C’est grâce à ces ressources que Salou Dicko loue une maison dans une zone communément appelée non lotie à Djibo, pour loger sa famille de 9 personnes. Depuis trois ans qu’il a fui l’insécurité, cet ancien cultivateur espère retourner un jour dans son village et surtout permettre à ses deux enfants de poursuivre leur scolarité interrompue en classe de CP2. « J’ai reçu l’aide de la Croix rouge et du CICR. De l’huile, du riz, du mil, du haricot. Ils m’ont également construit un hangar. ».

Comme les autres déplacés internes, le vœu le plus cher de Salou Dicko c’est de retourner à Sona pour reprendre une vie « normale » et offrir la chance à ses deux enfants de poursuivre leur scolarité interrompue brusquement en classe de CE1. « C’est ce que je veux vraiment. S’ils vont à l’école, à la longue, ce sont eux qui vont s’occuper de moi et de la famille », dit-il d’une petite voix.

La crise sanitaire, l’autre danger oublié…

En mi-Août, le Programme alimentaire mondial a distribué des vivres pour deux mois au ménages vulnérables de la province du Soum

Selon le profilage des personnes déplacées internes effectué par le Haut-Commissariat des Nations Unies pour les réfugiés (UNHCR) et publié en janvier 2019, le premier besoin indiqué par 80% des ménages est l’accès à l’alimentation. Le même besoin a été exprimé par 14% des ménages en tant que besoin secondaire et 4% des ménages en tant que troisième besoin prioritaire. En cumulant les réponses sur les trois besoins prioritaires, l’alimentation est indiquée par 98% des ménages, 44% des ménages pour les abris et 34% des ménages pour les biens non alimentaires.

Pour 40% des ménages, au moins un membre de la famille est tombé malade depuis leur arrivée.
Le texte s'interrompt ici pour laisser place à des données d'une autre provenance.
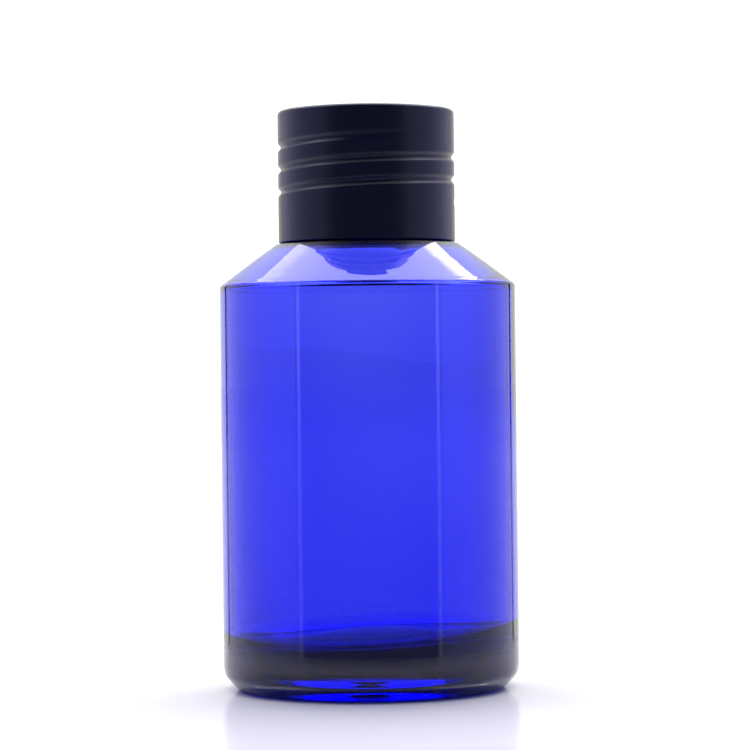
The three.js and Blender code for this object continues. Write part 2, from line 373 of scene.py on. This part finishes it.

Le paludisme (79%), la toux (37%), la diarrhée (20%) et les maladies chroniques (5%) sont les problèmes de santé les plus fréquents aussi bien au niveau des adultes que des enfants de moins de 5 ans.

« Nous sommes préoccupés pour les centaines de milliers de personnes dont l’accès aux soins de santé devient chaque jour plus difficile, du fait de ces violences », avait déclaré Peter Maurer président du CICR lors d’une conférence de presse animée le 6 septembre 2019 à Ouagadougou. Tout en appelant à la mobilisation de la communauté internationale, Peter Maurer prévenait que les déplacements de populations et la fermeture des centres de santé peuvent avoir d’énormes conséquences sanitaires. « C’est sur une longue durée que les maladies qu’on croyait disparues vont réapparaître, si la situation perdure », alertait-il.

Moussa Boukary, ressortissant de Soboulé, cultivateur et chef d’une famille de 15 personnes vient de recevoir ses vivres du PAM

En effet, la crise sécuritaire a entraîné la fermeture de 60 formations sanitaires tandis que les prestations ont été considérablement affectées dans 65 autres. Selon l’Agence de l’ONU pour la coordination des affaires humanitaires (OCHA), près de 626 000 personnes n’ont plus accès ou ont un accès limité aux services de santé.

Malgré la menace permanente à Djibo, les organisations humanitaires sont aux côtés des populations déplacées. « Outre les actions de réponses humanitaires d’urgence, de résilience et de construction de la paix, nous réaffirmons notre engagement à être aux côtés de toutes les communautés affectées sans aucune distinction, dans le respect strict des principes humanitaires de neutralité, d’impartialité, d’indépendance et d’humanité », réaffirmaient douze ONGs le 10 avril 2019 à travers une déclaration, non sans rappeler à l’Etat que les acteurs humanitaires éprouvent des difficultés à apporter une assistance appropriée compte tenu du contexte sécuritaire et de la faible mobilisation des ressources financières.